En raison du retentissement médiatique et de sa portée dans de hautes sphères, l'enthousiasme pour les BRICS nr se dément pas, mais il ne résiste que si les réalités dans lesquelles évoluent les parties prenantes sont occultées. Et, il ne serait pas déraisonnable de parler de lubie passagère pour qualifier le phénomène actuel. Car, tous ces pays devant symboliser le nouvel idéal mondial, manquent totalement de crédibilité, sur des domaines pourtant essentiels. En prétendant apporter des solutions aux problèmes du monde, ils ne parlent pas de leurs échecs à les enrayer dans leur propre pays confrontés à la pauvreté, l'illettrisme, la violence, les conflits, la corruption, et la xénophobie.
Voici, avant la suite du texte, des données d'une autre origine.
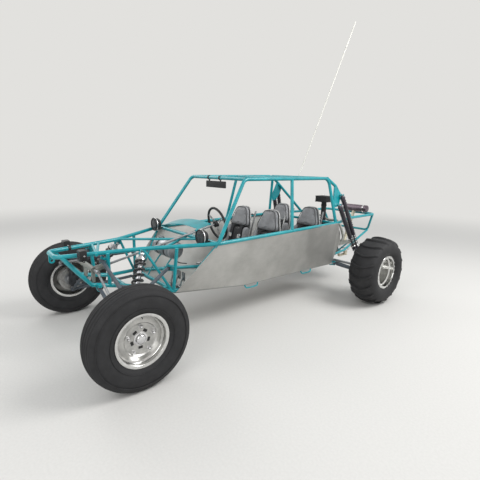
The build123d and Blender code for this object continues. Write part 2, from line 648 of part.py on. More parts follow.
def muffler():
    station = ENGINE_STATION + 430
    can = rod((-60, station, 1075), (380, station, 1075), 55)
    pipe = rod((160, station, 1040), (160, station - 210, 560), 24)
    return can + pipe


def air_cleaner():
    station = ENGINE_STATION - 130
    box = box_at((0, station - 10, 1218), (200, 170, 95))
    pipe = rod((0, station, 1180), (0, station, 865 + WELD_GAP), 38)
    return box + pipe


def round_lamp():
    lamp = rod((470, 822, 985), (470, 905, 985), 75)
    return lamp + rod((470, 890, 960), (470, 945, 935), 9)


def nose_lamp():
    return box_at((243, -165, 905), (85, 60, 92))


def rear_mirror():
    body = box_at((-30, 1375, 1452), (360, 22, 76))
    for x in (-150, 60):
        body = body + rod((x, 1375, 1470), (x, 1371, 1520), 8)
    return body


def whip():
    return rod((0, ROOF_REAR[1] - 2, 1540), (0, ROOF_REAR[1] + 1048, 3711), 8)


def fuel_tank():
    return rod((-230, 760, 800), (150, 760, 800), 90)


def pedals():
    shapes = []
    for x in (200, 290, 380):
        shapes.append(box_at((x, 700, 600), (60, 12, 80)) + rod((x, 700, 600), (x, 660, 500), 8))
    return shapes


def build():
    nodes, fats = weld_frame()

    def pair(shape):
        return [shape, flip(shape)]

    def seated(shape, cutters=fats):
        return [coped(shape, cutters), coped(flip(shape), cutters)]

    nodes["side_panels"] = seated(side_panel())
    nodes["floor_pan"] = [coped(floor_pan(), fats)]
    nodes["dash_cowl"] = [coped(cowl() - rod(column_at(0), column_at(COLUMN_LENGTH / 2), COLUMN_R + 12), fats)]

    axles = [("front", FRONT_WHEEL_X, 0, FRONT_AXLE_Z, front_tyre(), rim(FRONT_RIM_W, FRONT_FACE, 14, 5, 34, 30),
              hub(FRONT_FACE, -77, 42, SPINDLE_R + RUN_GAP, -82)),
             ("rear", REAR_WHEEL_X, WHEELBASE, REAR_AXLE_Z, rear_tyre(), rim(REAR_RIM_W, REAR_FACE, 30, 0, 40, 26),
              hub(REAR_FACE, HUB_X + 22 - REAR_WHEEL_X, AXLE_R, 0, HUB_X - 75 - REAR_WHEEL_X))]
    for axle, x, station, z, tyre, wheel, boss in axles:
        for name, shape in (("tyre", tyre), ("rim", wheel), ("hub", boss)):
            left = placed(shape, x, station, z)
            if axle == "rear" and name == "hub":
                left = left + half_shaft()
            nodes[f"{axle}_left_{name}"] = [left]
            nodes[f"{axle}_right_{name}"] = [flip(left)]
    nodes["left_knuckle"] = [knuckle()]
    nodes["right_knuckle"] = [flip(knuckle())]

    nodes["upper_arms"] = pair(a_arm(UPPER_FRONT_PIVOT, UPPER_REAR_PIVOT, UPPER_SHARE))
    front_shock_axis = square_axis(SHOCK_TOP, SHOCK_LOW, (0, 1, 0))
    shock_seat = clevis(SHOCK_LOW, front_shock_axis, SHOCK_SEAT)
    nodes["lower_arms"] = pair(a_arm(LOWER_FRONT_PIVOT, LOWER_REAR_PIVOT, LOWER_SHARE) + shock_seat)
    nodes["front_coilovers"] = pair(damper(SHOCK_TOP, SHOCK_LOW, front_shock_axis, front_shock_axis, 26, 52, 9, 8, (0.12, 0.8)))
    nodes["rear_arms"] = pair(rear_carrier())
    nodes["rear_shocks"] = []
    for top, aside in REAR_SHOCKS:
        low = (REAR_SHOCK_LOW[0], REAR_SHOCK_LOW[1] + aside, REAR_SHOCK_LOW[2])
        axis = square_axis(top, REAR_SHOCK_LOW, (1, 0, 0))
        nodes["rear_shocks"] += pair(damper(top, low, axis, (0, 1, 0), 26, 32, 16, 5, (0.1, 0.9)))

    cutters = fats + [transaxle(WELD_GAP)] + nodes["side_panels"] + nodes["floor_pan"]
    upper_end, lower_end = kingpin(UPPER_SHARE), kingpin(LOWER_SHARE)
    brackets = [link_bracket(UPPER_FRONT_PIVOT, upper_end, (231, 44, 832)),
                link_bracket(UPPER_REAR_PIVOT, upper_end, (450, 573, 722)),
                link_bracket(LOWER_FRONT_PIVOT, lower_end, (192, -40, 611)),
                link_bracket(LOWER_REAR_PIVOT, lower_end, (300, 575, 498)),
                link_bracket(REAR_OUTER_PIVOT, REAR_LEG_ENDS[0], LOWER_REAR),
                link_bracket(REAR_INNER_PIVOT, REAR_LEG_ENDS[1], (60, REAR_INNER_PIVOT[1], 360)),
                clevis(SHOCK_TOP, front_shock_axis, SHOCK_NODE),
                tower_plate()]
    nodes["link_brackets"] = [piece for bracket in brackets for piece in seated(bracket, cutters)]
    nodes["link_brackets"].append(coped(column_bearing(), fats))
    nodes["tow_eyes"] = [coped(tow_eye(*place), fats) for place in (NOSE_TOW, TAIL_TOW)]

    nodes["steering_wheel"] = [steering_wheel()]
    nodes["steering_shaft"] = [steering_shaft()]
    nodes["rack_housing"] = [coped(rack_housing(), fats)]
    nodes["tie_rods"] = [tie_rods()]
    nodes["seat_pads"], nodes["seat_frames"] = [], []
    for hip in SEAT_STATIONS.values():
        for pad in seat_pads(hip):
            nodes["seat_pads"] += pair(pad)
        nodes["seat_frames"] += pair(seat_frame(hip))
    nodes["transaxle"] = [coped(transaxle(), fats)]
    nodes["engine_block"] = [engine_block()]
    nodes["muffler"] = [coped(muffler(), fats)]
    nodes["air_cleaner"] = [air_cleaner()]
    nodes["lamps"] = seated(round_lamp()) + seated(nose_lamp())
    nodes["rear_mirror"] = [coped(rear_mirror(), fats)]
    nodes["whip"] = [coped(whip(), fats)]
    nodes["fuel_tank"] = [coped(fuel_tank(), fats)]
    nodes["pedals"] = pedals()
    return nodes


if __name__ == "__main__":
    os.makedirs("parts", exist_ok=True)
    for name, pieces in build().items():
        export_step(Compound(children=pieces) if len(pieces) > 1 else pieces[0], f"parts/{name}.step")
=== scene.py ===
"""Four-seat sand buggy: finishes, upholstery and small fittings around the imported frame.

Metres, +Z up, nose towards -Y, the vehicle's left towards +X. place() takes millimetres as
(x, station, z), where a station is measured back from the front axle.
"""
import math

import bmesh
import bpy
from mathutils import Matrix, Vector


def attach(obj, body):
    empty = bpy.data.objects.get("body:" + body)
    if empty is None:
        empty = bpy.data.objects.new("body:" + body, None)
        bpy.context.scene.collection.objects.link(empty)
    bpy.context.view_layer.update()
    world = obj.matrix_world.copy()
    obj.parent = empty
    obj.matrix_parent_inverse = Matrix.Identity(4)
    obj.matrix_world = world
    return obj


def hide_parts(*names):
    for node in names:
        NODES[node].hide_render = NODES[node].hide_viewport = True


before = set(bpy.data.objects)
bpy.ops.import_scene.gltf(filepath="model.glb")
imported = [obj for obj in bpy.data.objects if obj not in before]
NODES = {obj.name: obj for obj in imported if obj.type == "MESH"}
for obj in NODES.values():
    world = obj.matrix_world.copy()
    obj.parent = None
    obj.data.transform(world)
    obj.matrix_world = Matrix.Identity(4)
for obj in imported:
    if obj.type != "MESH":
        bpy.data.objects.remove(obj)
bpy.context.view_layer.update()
MIDDLE_STATION = 1815       # from the front axle to the frame's origin
MM = 0.001


def place(x, station, z):
    return Vector((x, station - MIDDLE_STATION, z)) * MM


# Camera, floor and light
CAMERA_AT = (3.208, -2.801, 1.626)
CAMERA_YAW = -49.82         # degrees from +Y, positive towards +X
CAMERA_PITCH = 11.4         # downwards
CAMERA_ROLL = 1.26
FOCAL_PX = 352.15
FRAME_PX = 480
SENSOR_MM = 36


def set_camera():
    yaw, pitch, roll = (math.radians(v) for v in (CAMERA_YAW, CAMERA_PITCH, CAMERA_ROLL))
    ahead = Vector((math.sin(yaw) * math.cos(pitch), math.cos(yaw) * math.cos(pitch), -math.sin(pitch)))
    right = Vector((math.cos(yaw), -math.sin(yaw), 0))
    up = right.cross(ahead)
    turned_right = right * math.cos(roll) + up * math.sin(roll)
    turned_up = up * math.cos(roll) - right * math.sin(roll)
    data = bpy.data.cameras.new("camera")
    data.sensor_width = SENSOR_MM
    data.lens = FOCAL_PX / FRAME_PX * SENSOR_MM
    camera = bpy.data.objects.new("camera", data)
    bpy.context.collection.objects.link(camera)
    turn = Matrix((turned_right, turned_up, -ahead)).transposed().to_4x4()
    camera.matrix_world = Matrix.Translation(CAMERA_AT) @ turn
    bpy.context.scene.camera = camera


def linear(colour):
    """Linear RGBA of an sRGB hex colour such as #10a3ac."""
    values = [int(colour[i:i + 2], 16) / 255 for i in (1, 3, 5)]
    return tuple(v / 12.92 if v <= 0.04045 else ((v + 0.055) / 1.055) ** 2.4 for v in values) + (1.0,)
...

Par ailleurs, ils adorent pointer les pays occidentaux en jurant de faire autrement, alors que certains parmi eux sont aussi coupables au-delà de leurs frontières, de faits tels que, la "colonisation", les pillages de richesse, la déstabilisation des Etats étrangers, les ingérences et trafics en tout genre. 

En outre, leur désir de puissance ne dépasse toujours pas le défi que posent aux pays du nord, avec les migrations qui continuent d'affluer dans un sens, ni celui de la gestion mondiale des crises encore toutes fraîches: la lutte contre le Covid fut une gestion occidentale réussie entre la production de vaccins et la solidarité nationale comme internationale. Et, dans les pays pauvres, les ravages sur l'économie ont été plus ou moins limités par des actions coordonnées impliquant les grandes institutions. Quand il fallait apporter des financements d'urgence et instaurer une pause sur les remboursements de prêts, 17 cela se négociait surtout en Europe et aux Etats-Unis. 


A part le rapprochement entre l'Iran et l'Arabie Saoudite où la Chine s'est engagée dans la médiation, 18 tout ce qu'on peut retenir des BRICS se résume par de grandes annonces au milieu de quelques anecdotes. Plusieurs événements mondiaux avaient valeur de test, et par un sort différent, auraient pu valider de nombreuses assertions sur la montée en puissance des BRICS. Le premier constat à l'appui des faits, ne confirme aucunement l'existence d'une menace crédible pour le leadership occidental. Et c'est dommage car, il y a grandement besoin d'un contrepoids sur les dossiers internationaux et d'une impulsion nouvelle afin de délivrer les pays pauvres d'un cycle interminable de performances médiocres. Avec en arrière plan, toutes ces catastrophes humaines provoquées par les guerres injustifiées et la pauvreté, on peut regretter qu'une idée comme celle des BRICS n'ait non seulement pas émergée plus tôt, mais qu'en plus au moment où elle se dessine, apparaisse déjà aux premières lueurs comme "mort-née".